False Heroes are now endemic to public life. They are the public-relations version of
CARLYLE
's Hero, before whom we were to abase ourselves in orgasmic adoration. Whatever relationship there was between heroism and the hero is replaced by a marriage between politics and popular entertainment. Even serious public figures feel obliged to disguise themselves in this way.

The most accomplished False Hero yet produced has been Ronald Reagan. He did not “Win one for the Gipper,” he acted out the role. He did not fight for freedom as a World War II bomber pilot, he made training films for pilots. He didn't ride out onto the prairies to struggle against the elements for individualism. He put on make-up and waited on his studio nag for cameras to turn. He fought alongside no troops. His life did not include acts of personal courage intended to benefit others. There may have been acts of private courage. We cannot know this.

Many decent unheroic leaders have been obliged to send others into risk or to their deaths. If they are honest with themselves they use this power with care and take care that their language remains moderate. President Reagan spoke from film scripts. Sometimes they had actually been used in films, sometimes they came from the cinema of his imagination. He spoke of war and courage as if he had done what he asked his soldiers to do. It seemed that if necessary he would personally lead them into battle.

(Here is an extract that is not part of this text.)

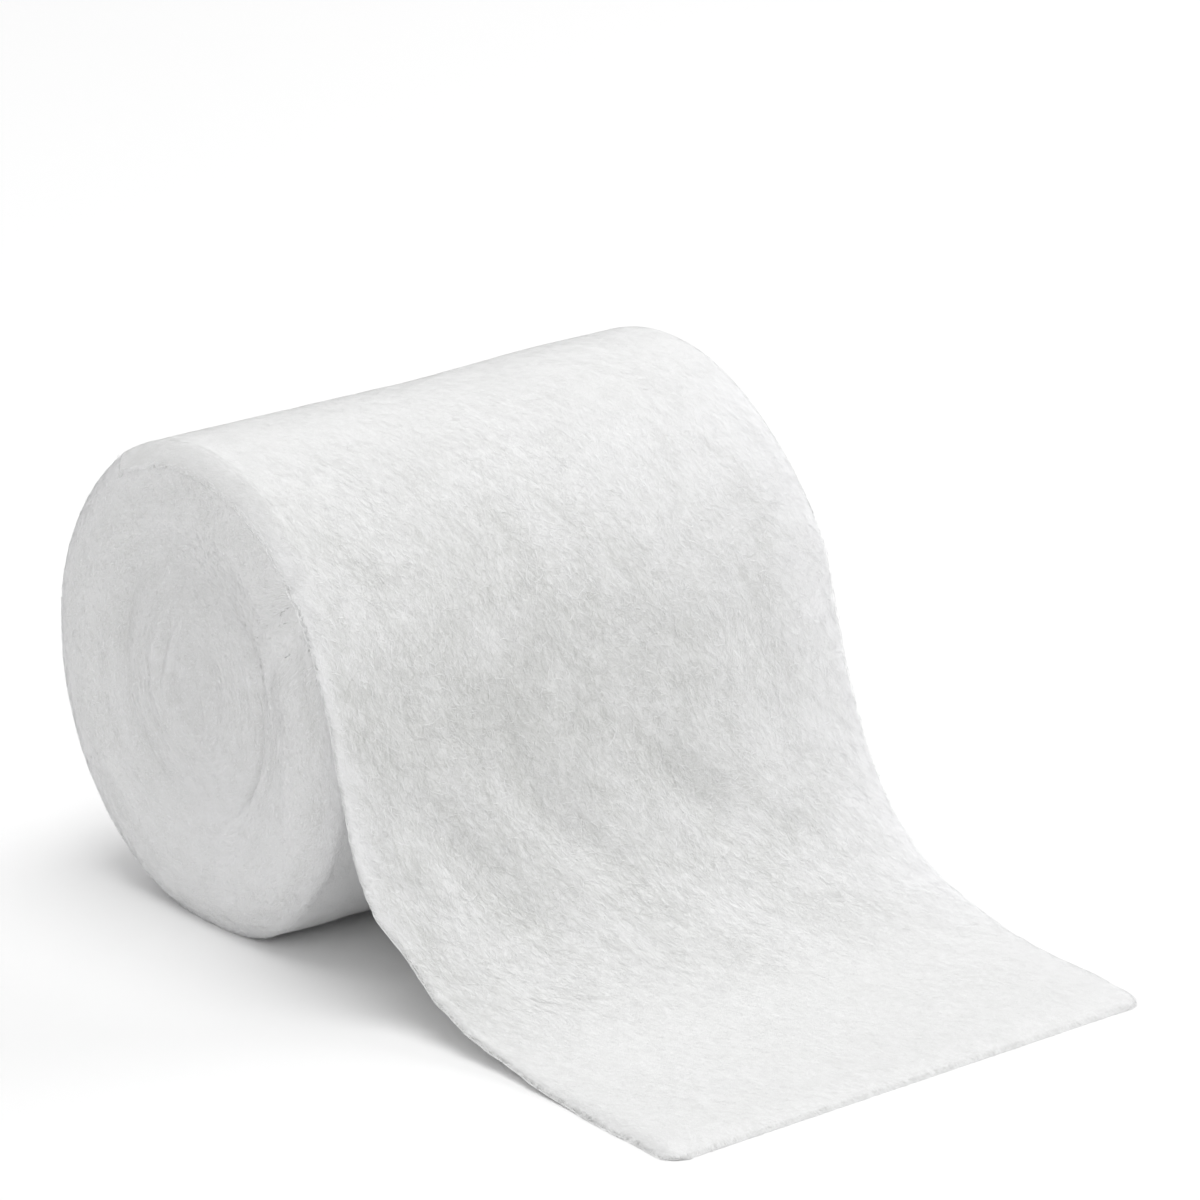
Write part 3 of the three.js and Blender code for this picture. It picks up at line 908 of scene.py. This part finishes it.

The False Hero is dependent on an impenetrable wall separating illusion from reality. That separation is part technology, part advanced propaganda-cum-public relations. Thus Ronald Reagan was able to base his presidency upon fiscal responsibility, while he was one of the most profligate chief executives the United States has ever had. He preached law and order while his policies produced ever-higher levels of civil violence. He claimed to rule for individualism while his laws, above all, served small sections of the community.